Filter the entries, keeping every line with the word "this".

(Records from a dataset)
* * * * *

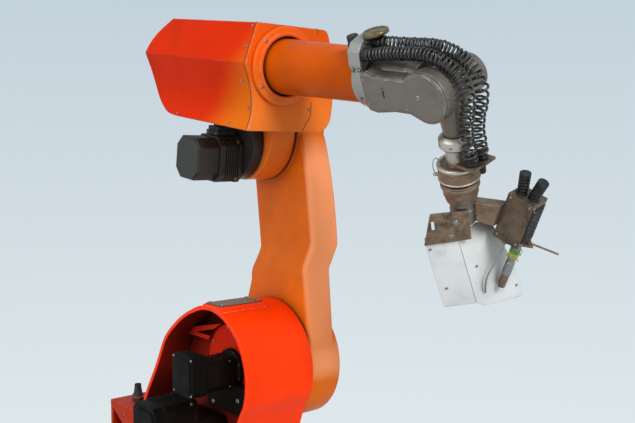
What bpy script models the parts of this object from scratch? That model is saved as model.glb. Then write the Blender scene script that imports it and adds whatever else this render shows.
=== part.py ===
"""Six-axis floor-mounted industrial robot arm with a welding tool, in metres, +Z up.

The origin is on the floor under the centre of the turning column. +X is the way the arm
reaches, and the link arm stands on the +Y side of the column.
"""

import math

import bmesh
import bpy
from mathutils import Vector

# Clearances
TOUCH_GAP = 0.0004
JOINT_GAP = 0.0055
PIN_GAP = 0.0006

# Axis layout
SHOULDER_X = 0.20
SHOULDER_Z = 0.70
ELBOW_X = 0.11
ELBOW_Z = 1.40
FOREARM_PITCH_DEG = 8.0
FOREARM_RISE = 0.2033
WRIST_REACH = 0.8895
WRIST_ROLL_DEG = 26.0
WRIST_BEND_DEG = 97.0
TOOL_ROLL_DEG = 42.33
TOOL_START = 0.236
LINK_LEAN = math.atan2(SHOULDER_X - ELBOW_X, ELBOW_Z - SHOULDER_Z)
LINK_LENGTH = math.hypot(SHOULDER_X - ELBOW_X, ELBOW_Z - SHOULDER_Z)

# Base
BASE_SIDE = 0.56
BASE_PLATE_T = 0.025
BASE_FOOT_R = 0.255
BASE_NECK_R = BASE_FOOT_R - 0.030
BASE_HEAD_R = BASE_FOOT_R + 0.013
BASE_TOP = 0.335
BOLT_R = 0.013
PANEL_SIZE = (0.10, 0.26, 0.20)

# Column
TURNTABLE_R = BASE_HEAD_R + 0.002
TURNTABLE_T = 0.052
TURNTABLE_Z = BASE_TOP + JOINT_GAP
COLUMN_FOOT = TURNTABLE_Z + TURNTABLE_T + TOUCH_GAP
COLUMN_FRONT = -0.090
COLUMN_BACK = 0.142
DRUM_R = 0.193
WALL_T = 0.013
POCKET_BACK = 0.018
GEAR_R = 0.132
PAD_Z = 0.8965

# Link arm
HUB_R = 0.176
HEAD_R = 0.160
LINK_LOW_Y = COLUMN_BACK + JOINT_GAP
LINK_HIGH_Y = 0.187
LINK_BACK_Y = 0.290

# Elbow
ELBOW_DRUM_R = 0.152
ELBOW_DRUM_BACK = LINK_HIGH_Y - JOINT_GAP
ELBOW_DRUM_FRONT = 0.098
HOUSE_FRONT = 0.305
HOUSE_SEAM = 0.296
COVER_REAR = -0.224
COVER_T = 0.005
HOUSE_TOP = 0.309
HOUSE_WIDE_N = 0.204
HOUSE_LOW = 0.030
MOTOR_DROP = 0.085
MOTOR_SIDE = 0.136
MOTOR_SPLIT = -0.020
MOTOR_END = -0.092

# Forearm, measured from the wrist centre back along the arm
TUBE_REAR = HOUSE_FRONT + JOINT_GAP - WRIST_REACH
TUBE_FRONT = -0.215
TUBE_REAR_R = 0.0720
TUBE_FRONT_R = 0.0640
RING_R = 0.104
RING_BORE_R = TUBE_REAR_R + 0.0065
HOUSING_R = 0.0600
COLLAR_REAR = -0.234
COLLAR_LEN = 0.038
CHEEK_OUT = 0.083
CHEEK_IN = 0.048
CHEEK_R = 0.058

# Hand and tool, measured from the wrist centre along the tool axis
HAND_HALF = CHEEK_IN - JOINT_GAP
HAND_R = 0.050
FLANGE_AT = 0.118
FLANGE_R = 0.0345
NECK_R = 0.0255
CUP_AT = 0.190
CUP_R = 0.049
BRACKET_AT = 0.172
BRACKET_T = 0.006
TOOL_R = 0.0455
SLEEVE_R = 0.030
SLEEVE_END = 0.352
HOSE_R = 0.0165

# Torch, in a frame turned in the tool's plane
TORCH_AT = (0.4344, 0.1238)
TORCH_LEAN_DEG = -21.3
TORCH_TWIST_DEG = 42.0
TORCH_R = 0.0115
TORCH_LEN = 0.100
BOX_HALF = 0.034
BOX_LEN = 0.121
BOX_SHIFT = -0.019
FACET_NORMAL = (-0.0794, 0.5429, 0.8360)
FACET_ROOT = (0.3757, -0.0203, 0.0285)
FACET = [(0.3757, -0.0203), (0.5805, 0.0085), (0.6020, 0.0300), (0.6400, 0.1335), (0.5983, 0.1319),
         (0.5264, 0.1118), (0.4600, 0.0922), (0.3863, 0.0661), (0.3660, 0.0300)]

PARTS = bpy.data.collections.new("industrial_robot_arm")
GUIDES = bpy.data.collections.new("cutters")

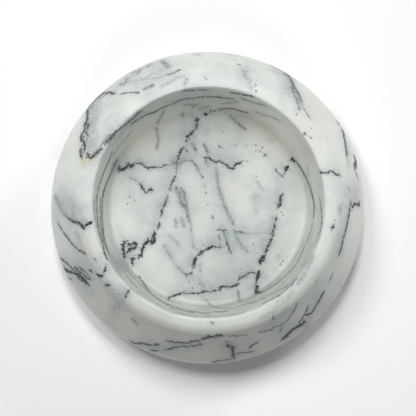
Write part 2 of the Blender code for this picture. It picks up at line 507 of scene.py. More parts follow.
# %% Draw the beads and the blots
VEINS.update({
    "bead_start": vein(
        (282.5, 193.5), (281.6, 196), (280.2, 198), (280.8, 203), (278.5, 207.2),
        width=1.7, ink=1.0, haze=0.6, toward="W", reach=4.0),
    "bead_side": vein(
        (279, 199), (279, 203), (277.4, 207),
        width=1.2, ink=0.7, haze=0.4, toward="W", reach=4.0),
    "bead_dots": vein(
        (277, 216), (276.3, 219), (275.6, 221.5),
        width=1.3, ink=0.9, haze=0.5, toward="W", reach=5.0),
    "bead_upper": vein(
        (275.2, 223), (274.5, 226), (273.8, 229.5), (273.2, 232), (273, 234.5), (272, 237.5),
        width=1.2, ink=0.95, haze=0.6, toward="W", reach=5.0),
    "bead_lower": vein(
        (272, 237.5), (270.5, 241.5), (268.5, 246), (266.8, 250), (265.5, 253.5),
        width=1.3, ink=1.0, haze=0.8, toward="W", reach=5.5, grains=0.7),
    "bead_cluster": vein(
        (264.8, 255.5), (262.5, 258.5), (260.5, 261), (260, 263.5),
        width=3.4, ink=1.0, haze=0.7, reach=5.0, grains=0.9),
    "blot_one": vein(
        (259.5, 270.5), (258.3, 273), (257.3, 276.5), (256.8, 279),
        width=3.4, ink=1.0, haze=0.5),
    "blot_link": vein((256.8, 279), (256.6, 284), (256.4, 290), width=1.4, ink=0.95, haze=0.4),
    "blot_two": vein(
        (256.5, 285), (256.5, 290), (257, 293.5), (261, 292.5),
        width=3.6, ink=1.0, haze=0.3),
    "upper_right_two": vein((274.3, 168), (277, 171.5), (280, 175), (283, 177), width=1.2, ink=0.75),
    "upper_right_three": vein((263.3, 153.3), (266.7, 156.7), width=1.3, ink=0.75),
    "corner_blot": vein((288, 166), (286.2, 169), (285.4, 171), width=3.2, ink=1.0, haze=0.4),
    "corner_blot_foot": vein((284.8, 173.4), (284.4, 174.2), width=1.6, ink=0.9),
})
print("veins of the floor:", len(VEINS))

# %% [markdown]
# ### Veins of the inner wall
#
# The wall is steep, so from above it is a narrow ring. It cuts the stone's flat bedding almost
# level, and the beds show on it as long, thin lines that run round the bowl.

# %% Draw the left wall's veins
VEINS.update({
    "wall_left_outer": vein(
        (94.8, 198), (94.2, 206), (94.4, 214), (96.2, 222), (98, 230), (99.5, 235),
        width=1.7, ink=0.7),
    "wall_left_long": vein(
        (112, 152), (108, 163), (104, 172), (101, 180), (98.5, 188), (97, 197), (96.7, 206), (97, 215),
        (98.5, 225), (100, 235), (102.5, 245), (105, 254), (107, 259),
        width=2.5, ink=0.9),
    "wall_left_short": vein(
        (100.3, 198), (100.3, 206), (100.3, 215), (101, 225), (102, 235), (104, 245),
        width=2.0),
    "wall_left_dark": vein(
        (118, 159.5), (116, 162), (113, 169), (110, 176), (107, 182), (105, 188), (103.3, 193),
        (102.5, 200), (102, 210), (102.3, 220), (103.3, 230), (104.5, 240), (107, 249), (110, 256),
        width=2.6, ink=0.95, haze=0.3),
    "wall_left_double": vein((115.5, 160), (113, 164), (111, 169.5), width=1.4, ink=0.7),
    "wall_left_upper": vein(
        (112, 160), (114, 154), (117, 149), (122, 142.5), (127, 137), (133, 130),
        width=1.6, ink=0.5),
})
print("veins so far:", len(VEINS))

# %% Draw the far wall's veins
VEINS.update({
    "wall_far_long": vein(
        (131, 125), (133, 123), (138, 119.5), (143, 116.5), (148, 114), (155, 112), (160, 109),
        (165, 106.5), (170, 105), (175, 102.5), (180, 100.5), (185, 99), (190, 98.5), (195, 97.8),
        (200, 97), (206, 96.7), (212, 97), (218, 97), (224, 98), (230, 98.5), (234, 99),
        width=2.2, ink=0.9, haze=0.3),
    "wall_far_right": vein(
        (240, 98), (245, 99.5), (250, 101.5), (256, 103), (263, 105), (268, 107),
        width=1.6, ink=0.65, haze=0.2),
    "wall_far_dark": vein(
        (230, 92.5), (235, 93), (240, 94), (246, 95.5), (250, 96), (254, 97),
        width=2.2, ink=0.95),
    "wall_far_low": vein(
        (218, 109.5), (223, 109), (228, 108.5), (234, 109), (239, 110.5), (244, 112), (248, 112.5),
        width=2.0, ink=0.85),
    "wall_far_low_end": vein(
        (254, 112), (260, 113.5), (263, 115), (268, 116), (272, 117), (276, 119), (281, 122.5),
        width=1.4, ink=0.6),
    "wall_far_faint": vein((222, 104), (230, 102.5), (238, 101.5), width=1.6, ink=0.51, soft=True),
    "wall_far_smudge": vein(
        (185, 105), (192, 104), (193, 107), (198, 104),
        width=2.0, ink=0.59, soft=True),
    "wall_far_foot": vein((200, 108.5), (209, 106), width=1.6, ink=0.59, soft=True),
})
print("veins so far:", len(VEINS))

# %% Draw the right wall's veins
VEINS.update({
    "wall_right_blot": vein((290, 160.3), (293, 159.6), (295.5, 161), width=3.2, ink=1.0),
    "wall_right_long": vein(
        (296, 161), (300, 167), (304, 174), (307, 180), (310, 187), (312, 194), (313.5, 200),
        (314.2, 206), (314, 212), (313.5, 218),
        width=2.7, ink=0.95),
    "wall_right_upright": vein(
        (307.5, 165), (307.5, 170), (308, 174), (309, 176.5),
        width=1.2, ink=0.5),
    "wall_right_low": vein(
        (312.5, 224), (310, 232), (308, 238), (306, 244), (303, 250), (299.5, 258), (295, 266),
        (290, 271), (285, 276), (280, 281), (273, 286), (268, 289), (263, 292), (258, 293.5),
        width=2.2, ink=0.75),
    "wall_right_outer": vein(
        (319.5, 198), (320.5, 205), (321.5, 212), (321.8, 220), (321, 228), (319, 235),
        width=2.0, ink=0.7),
    "wall_right_faint": vein((318, 238), (316, 243), (314, 248), width=1.4, ink=0.42, soft=True),
})
print("veins so far:", len(VEINS))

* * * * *

__Exercise solution__.
What bpy script models the parts of this object from scratch? That model is saved as model.glb. Then write the Blender scene script that imports it and adds whatever else this render shows.
Write part 2 of the Blender code for this picture. It picks up at line 507 of scene.py. More parts follow.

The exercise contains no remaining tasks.